By Richard Muhammad
Activists highlight U.S. human rights violations in Katrina failures
(KIN) – Uncle Sam may want to spread democracy around the globe, but human rights violations suffered by Blacks, immigrants and the poor, during and after Hurricane Katrina, are haunting him.
“The actual television images that people saw around the world shocked so many people,” said Chandra Bhatnagar, of the ACLU Human Rights Working Group. “Activists from developing countries, poor countries, contacted me or said things to me about, ‘We can’t believe this happened in your country. We can’t believe this is how the U.S. government treats its own citizens or its own residents.’ ”
Mr. Bhatnagar was one of several human rights activists at a Mar. 16 forum at the United Nations Plaza in New York where the U.S. government was accused of violating a UN treaty on human rights in its responses and lack of responses in New Orleans and the Gulf Coast. The session coincided with a two-week meeting of the UN Human Rights Committee. It featured presentations from the People’s Hurricane Relief Fund, the American Civil Liberties Union (ACLU), the National Economic and Social Rights Initiative and the United States Human Rights Network.
The United States is a signatory on the International Covenant on Civil and Political Rights, Mr. Bhatnagar noted. Since the U.S. signed the treaty, one of few accords the Bush administration is bound to, the UN Human Rights Committee will review U.S. compliance at a July hearing in Geneva, Switzerland, he explained. The U.S. has already submitted it a report–the first in a decade–lauding its success, said the attorney.
But, he added, the review process allows groups outside the government to raise concerns, give the UN committee questions to ask U.S. representative and offer “shadow reports” on governments’ failures to meet treaty obligations. The UN Human Rights Committee can then tell the respective government where it needs to improve. If the U.S. was found in violation of the treaty or international law, it would be a powerful organizing and communication tool, as well as support for other legal action, he said.
The people languishing on rooftops, crowded into the Superdome without any food, medicine or water, evacuees herded onto planes bound for God knows where, the lives lost, and blunder after blunder by the Federal Emergency Management Agency (FEMA) were more than tragic episodes, the groups said.

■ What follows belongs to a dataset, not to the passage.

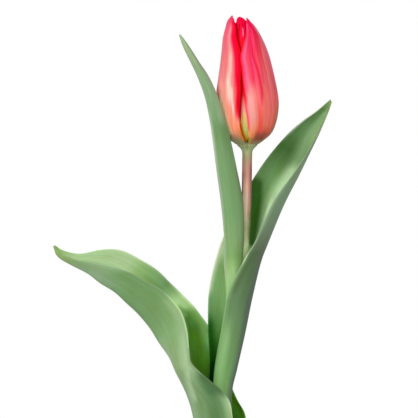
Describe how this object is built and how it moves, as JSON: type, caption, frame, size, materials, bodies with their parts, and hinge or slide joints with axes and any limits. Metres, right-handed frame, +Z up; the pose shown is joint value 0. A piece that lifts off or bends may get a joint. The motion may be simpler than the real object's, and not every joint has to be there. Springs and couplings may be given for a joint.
{
  "type": "potted tulip",
  "caption": "A potted tulip with a closed red-pink bloom on an upright stem, channelled blue-green leaves that clasp it, and a plain round clay pot filled with soil.",
  "frame": {"origin": "centre of the underside of the pot's base, on the surface that it stands on", "axes": "+Z up along the pot's axis; +X to the right, towards the bloom and the leaf_right, and +Y to the back, as seen from the side where leaf_lower arches to the left"},
  "size_m": [0.1405, 0.105, 0.3114],
  "materials": {
    "clay": "matte unglazed terracotta",
    "soil": "rough crumbly potting soil",
    "bulb_skin": "dry papery brown tunic",
    "stem": "smooth waxy plant stem, pink above and pale green below",
    "leaf": "satin waxy leaf with fine parallel veins",
    "tepal": "silky tepal, streaked lengthwise",
    "tepal_inner": "silky tepal, deep red, yellow-green at its foot",
    "pistil": "smooth pale green",
    "stamen": "powdery dark anther"
  },
  "bodies": {
    "root": {"pot": "clay", "soil": "soil", "bulb": "bulb_skin", "stem": "stem", "leaf_lower": "leaf", "leaf_right": "leaf", "leaf_left": "leaf", "tepal_outer_left": "tepal", "tepal_outer_right": "tepal", "tepal_outer_back": "tepal", "tepal_inner_front": "tepal_inner", "tepal_inner_back_left": "tepal_inner", "tepal_inner_back_right": "tepal_inner", "pistil": "pistil", "stamen_1": "stamen", "stamen_2": "stamen", "stamen_3": "stamen", "stamen_4": "stamen", "stamen_5": "stamen", "stamen_6": "stamen"}
  },
  "joints": []
}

“The biggest problem in New Orleans was the failure of the levee system, which was supposed to be maintained by the government,” said Malcolm Suber, an organizer with the People’s Hurricane Relief Fund, who was displaced by the flooding. The failure to maintain the levees resulted in the violation of peoples’ basic right to live, he argued.
Without levee repair, grocery stores, electricity in Black neighborhoods, schools still closed and Whites plotting to grab political power with Black residents scattered in over 40 states, the result is “gentrification by neglect,” he said. Without government support, Blacks are finding it difficult, if not impossible, to come back to New Orleans, he said.
“Hurricane Katrina only highlighted existing human rights violations that had been happening all along. Any time that along the Mississippi Gulf Coast people are still living in tents because they can’t get their homes rebuilt or there is no housing for them, it’s just really shameful. It’s like we are living in a Third World country in the south,” said Nsombi Lambright, executive director of the ACLU of Mississippi.
Six months after Katrina, Blacks who lived on the Gulf Coast are locked out of the decision-making process when it comes to rebuilding and New Orleans survivors are being denied jobs, housing and services, and seeing their children criminalized in the public school system, according to Ms. Lambright.
“I’m really worried about the students that are in Mississippi who have left one traumatic situation and who are in a really unfamiliar, unfriendly territory in the school systems and the communities that they are living in now,” she explained.
The UN treaty obligated the U.S. to take specific action to protect Katrina evacuees, said Ajamu Baraka, executive director of the Atlanta-based U.S. Human Rights Network. His organization is running the Katrina Internally Displaced Persons Human Rights Project, which includes a petition and educational campaign.
The evacuees fit the definition of internally displaced persons and the government had a responsibility to avoid displacement, he said. Since it failed, displaced persons must be given compensation and material support throughout their ordeal, not just short-term humanitarian assistance, he said. They also have a right to housing, special programs for women and children, protection from discrimination, medical care and the right to return, he outlined.
Just as internally displaced persons hit by the Asian tsunami are due continued support for years, Hurricane Katrina survivors must be seen in the same light, he maintained.
“This is the first example of a displaced population in any northern country. There is no other example like this in any advanced capitalist country,” Mr. Baraka further observed.
One reason for dispersing people was to avoid the imagery of massive displacement seen in places like the Sudan or Liberia, he added, stressing that the human rights efforts aren’t just symbolic, but begin to put things in a different context that allow for different solutions and pressure points since the U.S. administration is concerned about international public opinion.
“They do care, because part of their process of being able to exercise power is being able to persuade, to be able to project a certain kind of image.
“While we understand the UN is not going to solve our problems,” Mr. Baraka insisted, “we recognize we have to utilize every instrument open to us. We have to confront the U.S. in every arena and every level of government.”